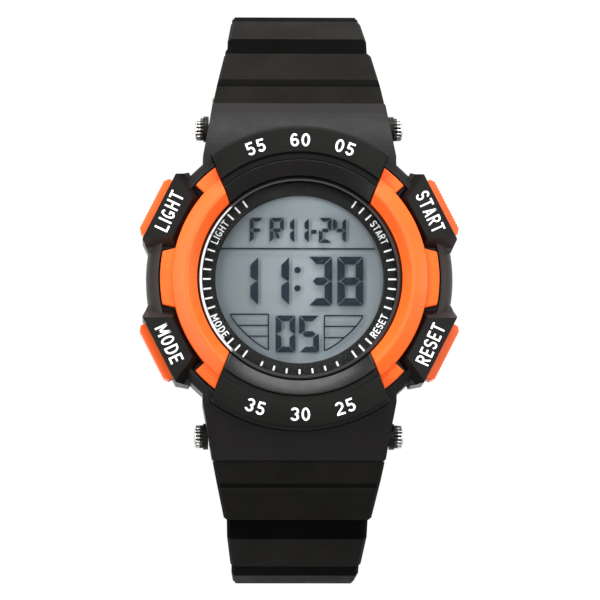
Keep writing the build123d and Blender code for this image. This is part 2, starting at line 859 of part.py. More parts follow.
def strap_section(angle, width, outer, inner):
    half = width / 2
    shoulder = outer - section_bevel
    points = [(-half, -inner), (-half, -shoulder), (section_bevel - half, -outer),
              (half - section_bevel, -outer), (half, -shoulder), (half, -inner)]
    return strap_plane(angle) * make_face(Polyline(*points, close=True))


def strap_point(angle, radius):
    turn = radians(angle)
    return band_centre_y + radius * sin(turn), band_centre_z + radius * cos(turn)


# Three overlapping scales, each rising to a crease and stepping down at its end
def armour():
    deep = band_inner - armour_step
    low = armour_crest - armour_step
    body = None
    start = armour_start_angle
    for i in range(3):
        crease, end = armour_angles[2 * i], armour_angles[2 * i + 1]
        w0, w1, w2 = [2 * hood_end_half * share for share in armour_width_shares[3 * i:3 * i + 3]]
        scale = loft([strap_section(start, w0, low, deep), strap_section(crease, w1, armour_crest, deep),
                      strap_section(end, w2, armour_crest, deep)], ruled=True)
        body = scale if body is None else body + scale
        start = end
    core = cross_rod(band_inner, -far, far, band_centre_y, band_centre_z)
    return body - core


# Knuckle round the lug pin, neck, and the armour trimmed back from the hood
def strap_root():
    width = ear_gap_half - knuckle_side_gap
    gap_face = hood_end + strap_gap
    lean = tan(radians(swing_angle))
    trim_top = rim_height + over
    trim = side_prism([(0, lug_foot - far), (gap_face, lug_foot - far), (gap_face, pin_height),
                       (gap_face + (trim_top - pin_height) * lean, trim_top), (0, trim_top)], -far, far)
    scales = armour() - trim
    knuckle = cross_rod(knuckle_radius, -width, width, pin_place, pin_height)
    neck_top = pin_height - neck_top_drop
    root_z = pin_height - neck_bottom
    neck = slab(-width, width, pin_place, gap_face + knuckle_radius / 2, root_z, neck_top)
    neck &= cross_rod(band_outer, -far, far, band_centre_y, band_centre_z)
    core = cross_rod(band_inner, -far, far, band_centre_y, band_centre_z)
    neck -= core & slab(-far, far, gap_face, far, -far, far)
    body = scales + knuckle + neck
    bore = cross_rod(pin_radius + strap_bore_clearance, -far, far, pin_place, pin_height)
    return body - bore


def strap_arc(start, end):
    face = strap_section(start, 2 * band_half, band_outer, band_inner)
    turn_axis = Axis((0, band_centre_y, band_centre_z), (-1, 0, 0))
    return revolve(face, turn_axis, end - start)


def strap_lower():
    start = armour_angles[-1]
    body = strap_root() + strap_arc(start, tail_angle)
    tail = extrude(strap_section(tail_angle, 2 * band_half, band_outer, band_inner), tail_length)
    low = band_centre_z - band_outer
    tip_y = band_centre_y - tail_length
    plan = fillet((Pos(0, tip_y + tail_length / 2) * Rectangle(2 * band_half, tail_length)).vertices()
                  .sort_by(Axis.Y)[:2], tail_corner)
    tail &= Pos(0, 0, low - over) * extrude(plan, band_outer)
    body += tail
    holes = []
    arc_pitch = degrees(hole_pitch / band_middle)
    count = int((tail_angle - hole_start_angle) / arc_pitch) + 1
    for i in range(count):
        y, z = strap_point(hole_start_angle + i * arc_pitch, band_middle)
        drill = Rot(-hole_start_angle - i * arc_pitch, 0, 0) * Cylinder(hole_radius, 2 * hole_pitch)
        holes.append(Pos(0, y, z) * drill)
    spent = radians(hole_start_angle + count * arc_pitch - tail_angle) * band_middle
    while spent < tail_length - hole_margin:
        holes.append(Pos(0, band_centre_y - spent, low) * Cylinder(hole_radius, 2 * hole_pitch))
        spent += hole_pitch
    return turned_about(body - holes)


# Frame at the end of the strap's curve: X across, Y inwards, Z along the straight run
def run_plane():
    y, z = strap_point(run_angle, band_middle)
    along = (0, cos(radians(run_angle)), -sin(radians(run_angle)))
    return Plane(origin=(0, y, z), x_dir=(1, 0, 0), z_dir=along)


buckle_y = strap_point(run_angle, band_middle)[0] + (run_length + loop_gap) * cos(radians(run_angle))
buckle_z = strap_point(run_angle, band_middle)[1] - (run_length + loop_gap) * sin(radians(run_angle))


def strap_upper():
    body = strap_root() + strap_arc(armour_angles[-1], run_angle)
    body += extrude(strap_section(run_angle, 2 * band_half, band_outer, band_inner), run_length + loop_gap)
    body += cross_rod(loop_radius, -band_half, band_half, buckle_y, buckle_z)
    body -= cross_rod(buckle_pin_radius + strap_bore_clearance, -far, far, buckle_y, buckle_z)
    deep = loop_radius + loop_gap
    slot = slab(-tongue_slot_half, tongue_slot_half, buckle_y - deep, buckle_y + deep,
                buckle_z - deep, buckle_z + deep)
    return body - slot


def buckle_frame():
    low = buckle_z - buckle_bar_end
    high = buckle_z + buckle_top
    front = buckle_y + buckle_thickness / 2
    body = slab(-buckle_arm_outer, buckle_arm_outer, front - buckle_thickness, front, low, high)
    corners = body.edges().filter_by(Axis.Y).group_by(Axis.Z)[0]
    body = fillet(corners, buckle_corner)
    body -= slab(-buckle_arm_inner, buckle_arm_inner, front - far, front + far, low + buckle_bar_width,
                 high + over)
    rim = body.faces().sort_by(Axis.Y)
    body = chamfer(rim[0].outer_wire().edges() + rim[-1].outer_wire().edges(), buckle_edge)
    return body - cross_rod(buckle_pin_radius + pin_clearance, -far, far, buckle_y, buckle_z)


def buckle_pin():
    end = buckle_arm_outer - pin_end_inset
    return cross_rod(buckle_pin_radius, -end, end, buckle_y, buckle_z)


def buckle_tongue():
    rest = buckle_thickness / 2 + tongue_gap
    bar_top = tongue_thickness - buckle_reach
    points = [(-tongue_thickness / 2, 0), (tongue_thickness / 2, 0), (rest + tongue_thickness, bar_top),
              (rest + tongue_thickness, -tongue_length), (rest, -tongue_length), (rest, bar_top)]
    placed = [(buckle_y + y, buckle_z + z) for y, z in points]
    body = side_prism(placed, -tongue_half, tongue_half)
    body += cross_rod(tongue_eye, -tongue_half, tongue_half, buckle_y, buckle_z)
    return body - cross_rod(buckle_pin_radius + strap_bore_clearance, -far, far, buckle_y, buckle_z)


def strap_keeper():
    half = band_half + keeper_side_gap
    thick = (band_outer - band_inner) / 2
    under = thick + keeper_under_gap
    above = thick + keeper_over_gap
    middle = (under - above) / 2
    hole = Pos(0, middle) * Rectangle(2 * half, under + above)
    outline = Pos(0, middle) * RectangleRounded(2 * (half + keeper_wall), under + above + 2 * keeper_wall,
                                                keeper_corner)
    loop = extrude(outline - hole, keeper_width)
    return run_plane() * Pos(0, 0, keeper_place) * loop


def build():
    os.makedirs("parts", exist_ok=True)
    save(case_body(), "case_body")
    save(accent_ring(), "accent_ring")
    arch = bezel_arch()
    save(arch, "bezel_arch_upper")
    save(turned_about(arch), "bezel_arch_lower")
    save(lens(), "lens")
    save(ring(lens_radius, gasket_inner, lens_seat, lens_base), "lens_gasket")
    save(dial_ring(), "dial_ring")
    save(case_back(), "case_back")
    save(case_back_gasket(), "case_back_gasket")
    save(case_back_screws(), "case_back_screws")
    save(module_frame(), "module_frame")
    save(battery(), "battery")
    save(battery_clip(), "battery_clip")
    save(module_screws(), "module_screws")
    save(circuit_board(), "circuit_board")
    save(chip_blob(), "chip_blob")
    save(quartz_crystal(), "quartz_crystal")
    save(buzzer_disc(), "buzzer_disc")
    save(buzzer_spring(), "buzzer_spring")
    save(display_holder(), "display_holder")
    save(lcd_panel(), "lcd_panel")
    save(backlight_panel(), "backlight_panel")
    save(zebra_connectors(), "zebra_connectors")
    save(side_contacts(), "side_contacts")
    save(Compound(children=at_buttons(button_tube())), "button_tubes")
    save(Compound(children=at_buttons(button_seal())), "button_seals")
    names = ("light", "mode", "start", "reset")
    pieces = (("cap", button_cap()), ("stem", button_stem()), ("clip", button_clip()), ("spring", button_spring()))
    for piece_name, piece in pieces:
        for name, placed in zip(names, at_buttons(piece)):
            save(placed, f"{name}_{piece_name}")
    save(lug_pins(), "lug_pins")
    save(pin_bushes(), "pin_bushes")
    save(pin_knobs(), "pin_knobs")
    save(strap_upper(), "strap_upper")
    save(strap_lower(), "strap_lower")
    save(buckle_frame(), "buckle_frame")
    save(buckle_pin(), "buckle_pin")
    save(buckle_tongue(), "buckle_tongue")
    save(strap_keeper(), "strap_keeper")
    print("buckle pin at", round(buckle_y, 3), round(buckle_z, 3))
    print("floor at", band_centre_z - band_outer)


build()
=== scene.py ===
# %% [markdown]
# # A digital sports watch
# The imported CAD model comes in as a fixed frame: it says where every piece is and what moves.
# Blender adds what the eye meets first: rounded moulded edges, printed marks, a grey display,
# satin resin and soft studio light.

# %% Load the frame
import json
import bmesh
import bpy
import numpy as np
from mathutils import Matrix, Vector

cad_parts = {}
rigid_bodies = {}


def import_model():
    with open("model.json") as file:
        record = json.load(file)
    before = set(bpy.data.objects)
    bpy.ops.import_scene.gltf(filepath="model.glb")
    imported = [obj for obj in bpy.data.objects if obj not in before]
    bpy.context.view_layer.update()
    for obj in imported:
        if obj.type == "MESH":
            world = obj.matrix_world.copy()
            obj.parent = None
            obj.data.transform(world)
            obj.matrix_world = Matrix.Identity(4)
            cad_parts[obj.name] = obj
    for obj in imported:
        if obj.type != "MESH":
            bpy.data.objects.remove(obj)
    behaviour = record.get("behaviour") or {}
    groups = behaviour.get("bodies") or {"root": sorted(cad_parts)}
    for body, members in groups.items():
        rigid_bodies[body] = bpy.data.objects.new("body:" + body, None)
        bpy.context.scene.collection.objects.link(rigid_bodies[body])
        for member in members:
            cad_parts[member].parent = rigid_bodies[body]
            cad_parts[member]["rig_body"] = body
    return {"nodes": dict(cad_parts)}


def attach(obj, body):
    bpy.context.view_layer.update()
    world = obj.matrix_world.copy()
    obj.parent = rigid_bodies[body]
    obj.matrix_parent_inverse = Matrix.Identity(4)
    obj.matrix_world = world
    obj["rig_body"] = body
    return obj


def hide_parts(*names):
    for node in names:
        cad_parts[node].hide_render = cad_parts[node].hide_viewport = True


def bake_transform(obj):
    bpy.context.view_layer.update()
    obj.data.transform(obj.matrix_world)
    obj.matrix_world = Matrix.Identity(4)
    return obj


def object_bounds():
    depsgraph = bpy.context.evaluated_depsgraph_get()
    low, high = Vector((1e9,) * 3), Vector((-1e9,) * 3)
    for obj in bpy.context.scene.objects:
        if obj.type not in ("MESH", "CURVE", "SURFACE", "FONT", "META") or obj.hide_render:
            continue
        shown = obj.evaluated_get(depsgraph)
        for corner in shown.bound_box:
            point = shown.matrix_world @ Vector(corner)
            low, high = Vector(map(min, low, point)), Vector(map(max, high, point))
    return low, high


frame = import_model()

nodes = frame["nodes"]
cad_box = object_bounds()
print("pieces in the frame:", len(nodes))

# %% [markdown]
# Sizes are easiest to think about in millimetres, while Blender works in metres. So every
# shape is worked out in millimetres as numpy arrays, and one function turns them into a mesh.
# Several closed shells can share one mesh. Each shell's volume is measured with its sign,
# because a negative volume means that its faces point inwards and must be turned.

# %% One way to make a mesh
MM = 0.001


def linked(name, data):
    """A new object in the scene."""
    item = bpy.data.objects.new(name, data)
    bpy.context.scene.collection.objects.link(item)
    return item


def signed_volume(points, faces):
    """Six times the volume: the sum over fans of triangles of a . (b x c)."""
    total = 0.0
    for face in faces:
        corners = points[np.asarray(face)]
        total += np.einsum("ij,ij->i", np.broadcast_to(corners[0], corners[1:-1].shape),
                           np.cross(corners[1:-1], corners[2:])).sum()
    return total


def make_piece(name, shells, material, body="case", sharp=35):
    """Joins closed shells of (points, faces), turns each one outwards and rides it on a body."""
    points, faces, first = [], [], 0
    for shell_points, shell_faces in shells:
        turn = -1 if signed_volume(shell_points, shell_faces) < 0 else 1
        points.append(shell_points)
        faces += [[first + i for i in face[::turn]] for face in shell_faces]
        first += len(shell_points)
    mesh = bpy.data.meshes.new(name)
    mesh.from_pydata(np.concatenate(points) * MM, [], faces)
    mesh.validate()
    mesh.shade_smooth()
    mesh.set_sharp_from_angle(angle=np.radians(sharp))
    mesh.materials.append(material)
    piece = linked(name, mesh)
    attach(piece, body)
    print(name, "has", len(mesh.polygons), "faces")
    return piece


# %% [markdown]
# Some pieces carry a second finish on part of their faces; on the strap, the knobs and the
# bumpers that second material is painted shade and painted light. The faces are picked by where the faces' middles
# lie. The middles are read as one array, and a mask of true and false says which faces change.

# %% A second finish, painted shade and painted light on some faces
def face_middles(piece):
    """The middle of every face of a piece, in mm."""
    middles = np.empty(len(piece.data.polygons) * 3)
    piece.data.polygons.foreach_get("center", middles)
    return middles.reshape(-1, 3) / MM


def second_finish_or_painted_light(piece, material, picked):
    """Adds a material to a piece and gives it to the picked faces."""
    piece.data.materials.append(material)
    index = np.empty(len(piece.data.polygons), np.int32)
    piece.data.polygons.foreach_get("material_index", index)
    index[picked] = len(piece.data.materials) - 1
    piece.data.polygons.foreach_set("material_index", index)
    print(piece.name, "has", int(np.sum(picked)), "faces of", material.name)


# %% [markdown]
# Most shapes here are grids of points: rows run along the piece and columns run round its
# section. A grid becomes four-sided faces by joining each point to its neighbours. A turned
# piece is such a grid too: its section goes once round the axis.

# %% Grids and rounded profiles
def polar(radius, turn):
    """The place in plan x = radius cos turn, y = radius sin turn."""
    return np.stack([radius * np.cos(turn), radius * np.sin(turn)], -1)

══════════

• _What is needed_:
Exactly the lines from the line containing "3), round(buckle_z, 3))" to the line containing "obj.parent = None", both included, are to be set down; no other line belongs in the answer.

• _In response_:
    print("buckle pin at", round(buckle_y, 3), round(buckle_z, 3))
    print("floor at", band_centre_z - band_outer)


build()
=== scene.py ===
# %% [markdown]
# # A digital sports watch
# The imported CAD model comes in as a fixed frame: it says where every piece is and what moves.
# Blender adds what the eye meets first: rounded moulded edges, printed marks, a grey display,
# satin resin and soft studio light.

# %% Load the frame
import json
import bmesh
import bpy
import numpy as np
from mathutils import Matrix, Vector

cad_parts = {}
rigid_bodies = {}


def import_model():
    with open("model.json") as file:
        record = json.load(file)
    before = set(bpy.data.objects)
    bpy.ops.import_scene.gltf(filepath="model.glb")
    imported = [obj for obj in bpy.data.objects if obj not in before]
    bpy.context.view_layer.update()
    for obj in imported:
        if obj.type == "MESH":
            world = obj.matrix_world.copy()
            obj.parent = None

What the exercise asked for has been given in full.